## [DATA BLOCK]
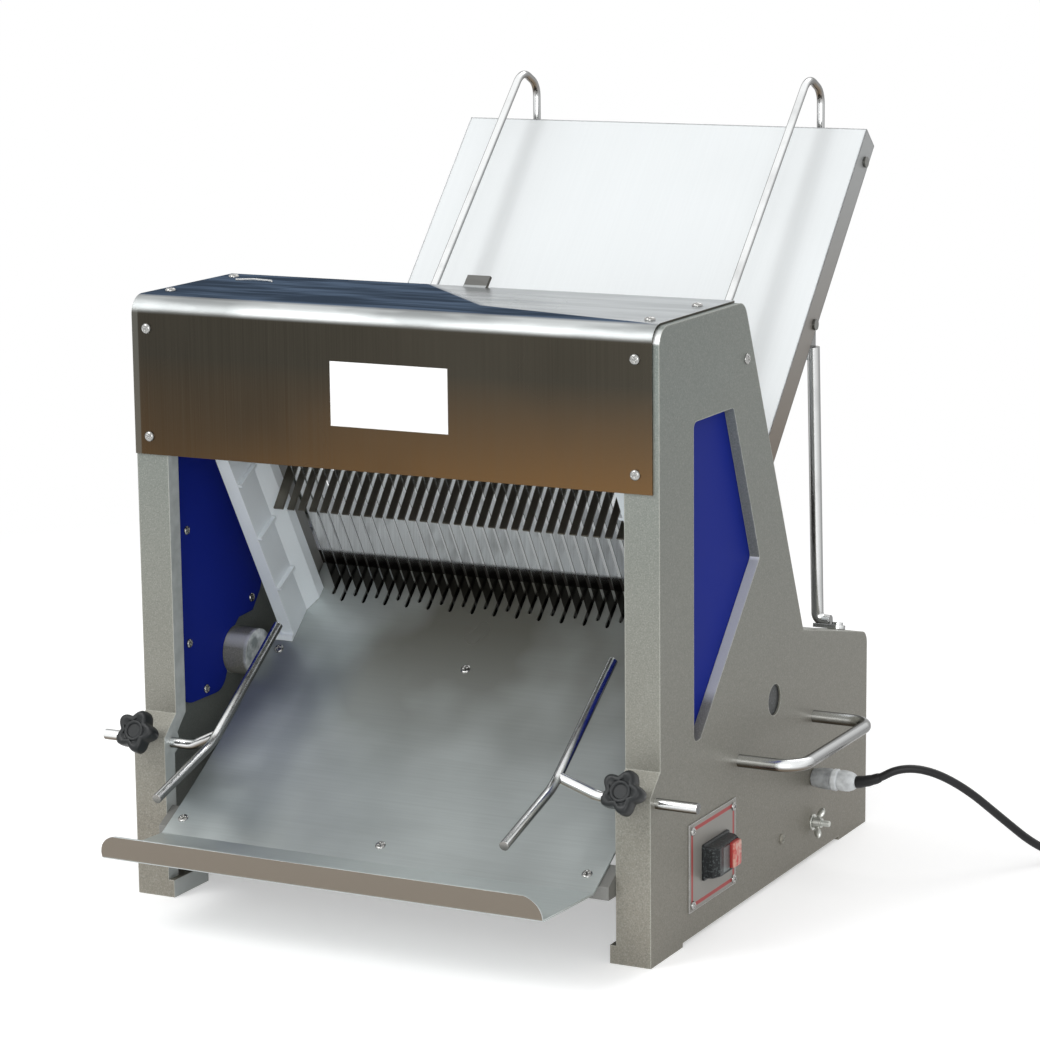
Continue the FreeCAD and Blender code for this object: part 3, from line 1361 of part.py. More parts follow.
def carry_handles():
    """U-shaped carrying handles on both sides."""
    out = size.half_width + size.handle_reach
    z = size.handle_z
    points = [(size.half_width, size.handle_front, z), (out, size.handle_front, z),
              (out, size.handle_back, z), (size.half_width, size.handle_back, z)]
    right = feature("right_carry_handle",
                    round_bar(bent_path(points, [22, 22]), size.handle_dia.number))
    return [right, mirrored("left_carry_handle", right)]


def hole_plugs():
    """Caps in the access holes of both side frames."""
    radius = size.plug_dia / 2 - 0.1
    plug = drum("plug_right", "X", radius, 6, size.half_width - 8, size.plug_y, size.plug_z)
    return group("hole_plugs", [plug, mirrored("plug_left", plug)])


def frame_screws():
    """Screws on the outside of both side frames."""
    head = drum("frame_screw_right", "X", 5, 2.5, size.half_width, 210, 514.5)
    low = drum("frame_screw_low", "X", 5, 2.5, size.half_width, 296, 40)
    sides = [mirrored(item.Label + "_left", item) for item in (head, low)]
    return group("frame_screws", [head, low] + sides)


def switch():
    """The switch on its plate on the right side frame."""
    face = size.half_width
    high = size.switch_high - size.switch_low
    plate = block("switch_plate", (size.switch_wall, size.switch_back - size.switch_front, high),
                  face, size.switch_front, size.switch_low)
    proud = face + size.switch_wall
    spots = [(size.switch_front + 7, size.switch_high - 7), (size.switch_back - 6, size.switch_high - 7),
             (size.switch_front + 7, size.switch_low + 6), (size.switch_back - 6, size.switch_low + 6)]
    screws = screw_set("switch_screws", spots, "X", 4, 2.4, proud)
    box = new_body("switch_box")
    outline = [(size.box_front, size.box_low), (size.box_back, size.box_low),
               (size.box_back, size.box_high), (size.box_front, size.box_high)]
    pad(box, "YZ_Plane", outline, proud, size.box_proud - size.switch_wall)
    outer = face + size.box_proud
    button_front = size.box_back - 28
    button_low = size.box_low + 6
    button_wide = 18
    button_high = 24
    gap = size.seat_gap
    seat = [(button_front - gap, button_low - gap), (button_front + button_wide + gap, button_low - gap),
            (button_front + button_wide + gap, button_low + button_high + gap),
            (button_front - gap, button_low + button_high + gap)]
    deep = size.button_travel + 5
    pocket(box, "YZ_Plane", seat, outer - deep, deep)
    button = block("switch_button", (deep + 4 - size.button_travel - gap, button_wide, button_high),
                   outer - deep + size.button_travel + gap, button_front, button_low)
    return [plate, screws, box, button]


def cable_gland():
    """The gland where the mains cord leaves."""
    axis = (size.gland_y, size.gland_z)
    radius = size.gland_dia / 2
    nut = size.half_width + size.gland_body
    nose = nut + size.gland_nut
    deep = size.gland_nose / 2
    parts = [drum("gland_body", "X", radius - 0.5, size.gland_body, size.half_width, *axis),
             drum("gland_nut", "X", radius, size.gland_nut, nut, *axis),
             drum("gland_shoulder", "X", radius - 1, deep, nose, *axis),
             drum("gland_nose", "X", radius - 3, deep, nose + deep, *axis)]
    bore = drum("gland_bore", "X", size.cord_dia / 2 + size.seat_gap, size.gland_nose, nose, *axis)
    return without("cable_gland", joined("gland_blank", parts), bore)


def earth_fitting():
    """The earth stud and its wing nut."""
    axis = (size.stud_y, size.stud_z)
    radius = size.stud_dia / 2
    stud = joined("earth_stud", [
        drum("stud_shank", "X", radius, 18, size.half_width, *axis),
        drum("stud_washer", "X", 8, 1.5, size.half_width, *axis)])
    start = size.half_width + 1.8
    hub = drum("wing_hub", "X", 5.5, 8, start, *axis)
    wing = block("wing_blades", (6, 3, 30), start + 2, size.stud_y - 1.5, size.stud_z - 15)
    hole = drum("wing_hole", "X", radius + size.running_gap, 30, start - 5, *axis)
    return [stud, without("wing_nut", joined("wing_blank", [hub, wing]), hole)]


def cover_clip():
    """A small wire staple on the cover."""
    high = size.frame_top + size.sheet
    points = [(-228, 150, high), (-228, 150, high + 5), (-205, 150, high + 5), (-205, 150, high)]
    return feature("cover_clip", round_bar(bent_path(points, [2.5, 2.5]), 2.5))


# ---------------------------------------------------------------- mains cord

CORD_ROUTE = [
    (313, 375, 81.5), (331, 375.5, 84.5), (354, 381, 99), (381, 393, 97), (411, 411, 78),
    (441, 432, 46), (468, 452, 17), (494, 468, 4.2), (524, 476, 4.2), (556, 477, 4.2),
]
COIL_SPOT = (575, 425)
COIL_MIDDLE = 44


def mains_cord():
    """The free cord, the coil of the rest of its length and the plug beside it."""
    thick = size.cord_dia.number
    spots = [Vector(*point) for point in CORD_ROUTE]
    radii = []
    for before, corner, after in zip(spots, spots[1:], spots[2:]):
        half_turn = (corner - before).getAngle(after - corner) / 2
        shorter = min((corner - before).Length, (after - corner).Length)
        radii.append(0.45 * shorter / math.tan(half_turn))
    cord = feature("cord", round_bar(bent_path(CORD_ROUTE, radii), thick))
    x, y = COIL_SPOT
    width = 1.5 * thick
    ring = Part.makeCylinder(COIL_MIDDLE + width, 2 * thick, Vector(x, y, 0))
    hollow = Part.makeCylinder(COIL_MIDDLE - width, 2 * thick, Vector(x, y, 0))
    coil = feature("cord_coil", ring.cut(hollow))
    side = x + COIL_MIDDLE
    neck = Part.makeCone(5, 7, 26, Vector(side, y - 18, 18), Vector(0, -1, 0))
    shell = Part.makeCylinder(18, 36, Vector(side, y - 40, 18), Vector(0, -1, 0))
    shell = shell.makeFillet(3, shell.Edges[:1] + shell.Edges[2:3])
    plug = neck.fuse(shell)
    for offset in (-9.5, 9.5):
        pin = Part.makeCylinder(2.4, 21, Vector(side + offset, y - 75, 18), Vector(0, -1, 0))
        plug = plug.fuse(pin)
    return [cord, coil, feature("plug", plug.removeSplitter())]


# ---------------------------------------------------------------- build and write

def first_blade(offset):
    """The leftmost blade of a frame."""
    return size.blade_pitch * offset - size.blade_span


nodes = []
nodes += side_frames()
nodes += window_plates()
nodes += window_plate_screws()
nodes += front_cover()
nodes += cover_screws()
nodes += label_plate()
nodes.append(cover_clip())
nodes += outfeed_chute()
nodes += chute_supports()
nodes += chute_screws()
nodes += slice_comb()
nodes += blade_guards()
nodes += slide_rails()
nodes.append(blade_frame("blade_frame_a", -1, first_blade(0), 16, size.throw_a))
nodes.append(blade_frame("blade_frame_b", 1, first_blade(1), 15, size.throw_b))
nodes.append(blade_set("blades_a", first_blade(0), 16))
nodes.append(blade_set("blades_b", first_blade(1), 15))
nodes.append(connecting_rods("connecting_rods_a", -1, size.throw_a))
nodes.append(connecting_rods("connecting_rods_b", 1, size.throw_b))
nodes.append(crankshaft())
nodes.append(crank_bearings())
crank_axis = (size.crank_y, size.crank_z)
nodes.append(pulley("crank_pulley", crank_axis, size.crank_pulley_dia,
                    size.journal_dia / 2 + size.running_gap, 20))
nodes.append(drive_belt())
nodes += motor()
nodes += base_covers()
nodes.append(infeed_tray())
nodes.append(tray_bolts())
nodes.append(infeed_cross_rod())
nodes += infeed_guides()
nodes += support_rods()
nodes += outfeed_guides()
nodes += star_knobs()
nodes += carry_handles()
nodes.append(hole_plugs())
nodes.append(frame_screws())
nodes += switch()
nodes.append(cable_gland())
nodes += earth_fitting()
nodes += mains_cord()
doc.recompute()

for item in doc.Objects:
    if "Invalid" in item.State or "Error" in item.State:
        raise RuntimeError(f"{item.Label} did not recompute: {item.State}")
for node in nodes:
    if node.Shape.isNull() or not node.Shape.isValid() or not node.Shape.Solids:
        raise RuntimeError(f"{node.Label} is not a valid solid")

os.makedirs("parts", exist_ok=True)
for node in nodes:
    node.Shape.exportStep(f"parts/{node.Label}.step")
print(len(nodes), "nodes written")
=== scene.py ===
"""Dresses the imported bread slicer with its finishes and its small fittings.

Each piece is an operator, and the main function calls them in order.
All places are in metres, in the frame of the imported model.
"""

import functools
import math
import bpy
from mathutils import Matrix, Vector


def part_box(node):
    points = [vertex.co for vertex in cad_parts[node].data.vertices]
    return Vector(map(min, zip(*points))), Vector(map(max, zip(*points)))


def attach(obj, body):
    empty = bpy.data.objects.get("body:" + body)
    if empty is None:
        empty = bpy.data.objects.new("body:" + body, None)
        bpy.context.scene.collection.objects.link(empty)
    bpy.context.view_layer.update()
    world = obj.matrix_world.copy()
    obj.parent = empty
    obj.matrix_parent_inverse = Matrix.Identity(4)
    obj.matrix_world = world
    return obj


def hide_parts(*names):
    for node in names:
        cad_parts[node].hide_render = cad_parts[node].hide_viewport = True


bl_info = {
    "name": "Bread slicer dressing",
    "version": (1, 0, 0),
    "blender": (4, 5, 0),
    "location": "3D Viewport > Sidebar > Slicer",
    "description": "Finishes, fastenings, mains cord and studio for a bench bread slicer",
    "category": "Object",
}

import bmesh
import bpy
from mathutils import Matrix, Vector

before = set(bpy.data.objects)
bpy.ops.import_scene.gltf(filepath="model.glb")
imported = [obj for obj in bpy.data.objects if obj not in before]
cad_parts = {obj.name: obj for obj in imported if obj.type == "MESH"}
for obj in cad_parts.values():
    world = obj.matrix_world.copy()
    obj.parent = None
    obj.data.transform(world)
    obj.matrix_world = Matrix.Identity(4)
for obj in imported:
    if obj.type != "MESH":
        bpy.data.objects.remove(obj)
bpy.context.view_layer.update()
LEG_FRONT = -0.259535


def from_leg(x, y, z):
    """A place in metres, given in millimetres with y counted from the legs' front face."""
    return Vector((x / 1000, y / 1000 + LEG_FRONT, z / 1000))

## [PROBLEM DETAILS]
Give again only the lines that run from the line with "doc.recompute()" to the line with "zip(*points))), Vector(map(max, zip(*points)))". Include both of those lines exactly as written.

## [COMPLETED TASK]
doc.recompute()

for item in doc.Objects:
    if "Invalid" in item.State or "Error" in item.State:
        raise RuntimeError(f"{item.Label} did not recompute: {item.State}")
for node in nodes:
    if node.Shape.isNull() or not node.Shape.isValid() or not node.Shape.Solids:
        raise RuntimeError(f"{node.Label} is not a valid solid")

os.makedirs("parts", exist_ok=True)
for node in nodes:
    node.Shape.exportStep(f"parts/{node.Label}.step")
print(len(nodes), "nodes written")
=== scene.py ===
"""Dresses the imported bread slicer with its finishes and its small fittings.

Each piece is an operator, and the main function calls them in order.
All places are in metres, in the frame of the imported model.
"""

import functools
import math
import bpy
from mathutils import Matrix, Vector


def part_box(node):
    points = [vertex.co for vertex in cad_parts[node].data.vertices]
    return Vector(map(min, zip(*points))), Vector(map(max, zip(*points)))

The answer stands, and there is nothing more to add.